Ответ, я думаю, может дать следующая версия: по всем признакам П.А.Плетнёв читал первую часть «Конька» своим студентам не только до публикации (а иначе как бы он «раскрыл изумлённой аудитории имя автора», если оно уже напечатано в журнале!), но даже и до времени получения цензурного разрешения. А это уже определённый риск, поскольку некоторые строки из этой первой части цензор всё же вымарал.
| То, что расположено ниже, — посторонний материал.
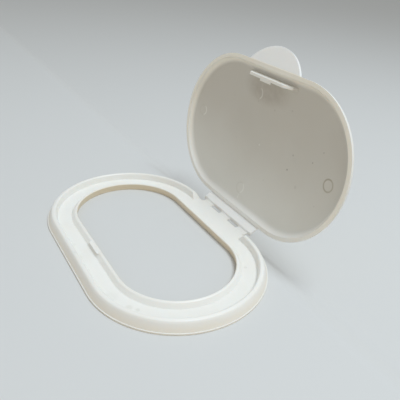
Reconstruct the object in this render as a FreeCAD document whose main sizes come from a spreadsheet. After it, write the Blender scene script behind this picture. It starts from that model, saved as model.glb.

И я думаю, что если бы руководство Петербургского императорского университета узнало о чтении студентам нецензурных строк «Конька», то у Плетнёва могли бы быть серьёзные неприятности.
И поэтому вопросы: зачем Плетнёв, прекрасно знавший, например, о том, что ранее только за чтение в узком кругу друзей неопубликованного «Бориса Годунова» Пушкин получил нагоняй от Бенкендорфа, рисковал, читая студентам не прошедшего цензуру «Конька»? Или он очень хотел посмотреть на реакцию «изумлённой аудитории» после раскрытия ей имени автора? Или он боялся, что после представления этого автора кто-нибудь из его сокурсников вдруг встанет да и скажет при всех: «Да не мог Петька Ершов такую сказку написать, потому что …»? И доводы несогласного студента могли бы оказаться весьма убедительными!
Но никто из «изумлённой аудитории» не встал и не возмутился. Ни после пробного чтения, ни после пробной, на мой взгляд, публикации первой части. Так же, как и все другие читатели или слушатели сказки.
И «Конёк» начал свой удивительный путь под именем никому ранее неизвестного «сказочника» Петра Павловича Ершова, человека весьма скрытного и, по определению его университетского товарища А.К.Ярославцева, «загадочного», сына умершего в прошлом году полицейского чиновника.